I think there's some confusion over how the term "spritesheeting" is used. In our blog post, we meant the optimisation of combining many images in to fewer images, which has many benefits ranging from performance to download size. I think this thread is more about the process of importing and using spritesheets in Construct.
I don't think it's a good idea to give C3 an unmodified spritesheet and force it to use that. It's effectively a de-optimisation, because currently C3 is able to pack animation frames from a wide range of objects in to a single spritesheet, bringing greater performance benefits. Both C2 and C3 also do extra processing on the spritesheets it generates - for example often naive exactly-adjacent spritesheets have issues with color bleed between frames, especially when scaling them down.

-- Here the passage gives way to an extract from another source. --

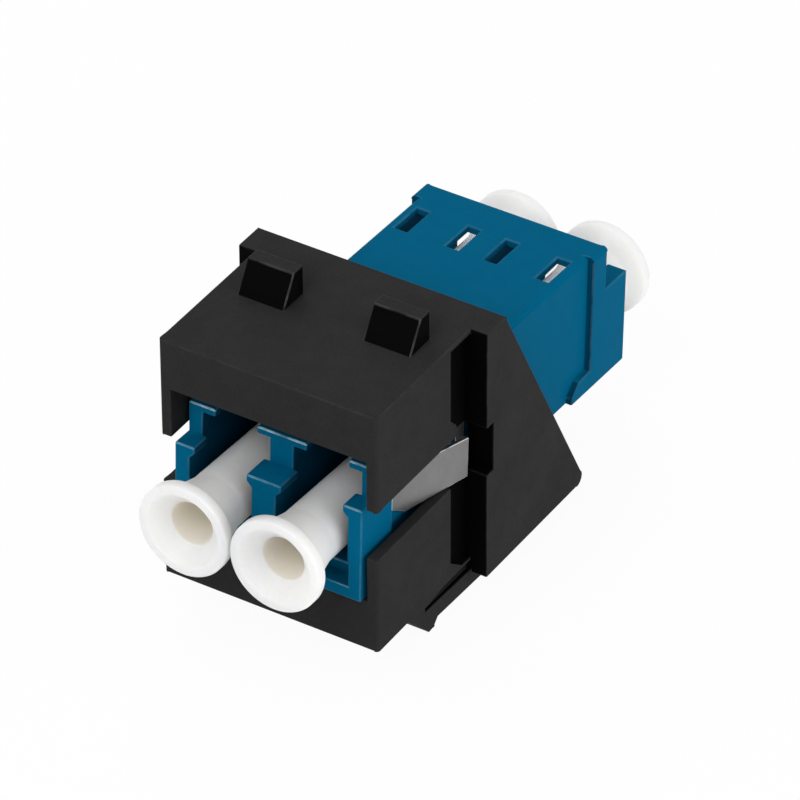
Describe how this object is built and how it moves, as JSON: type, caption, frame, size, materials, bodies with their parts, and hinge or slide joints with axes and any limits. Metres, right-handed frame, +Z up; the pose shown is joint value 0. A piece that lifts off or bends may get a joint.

Construct does some extra processing like padding and repeating the outer rows of pixels to guarantee there won't be visual artefacts at runtime. If you use the spritesheet your artist sent you directly, it could actually cause these glitches, which we know from past experience users will immediately file bugs for. Also unless it adheres to various technical restrictions on power-of-two sizing, on some systems it could also display with different visual quality - again C3's spritesheeting algorithm is able to guarantee this won't happen. It's really quite a sophisticated pipeline with many non-obvious aspects. So I really think this is something the editor should be doing for you - it both improves performance and helps ensure the best visual fidelity.
As for importing updated spritesheets to better use them in C3, I'm sure we can make some simple changes to make that easier. It sounds like an "import spritesheet over existing frames" option which keeps all collision polys, image points etc. and just updates image content from a new spritesheet would do a lot to help. Does that sound like what you need?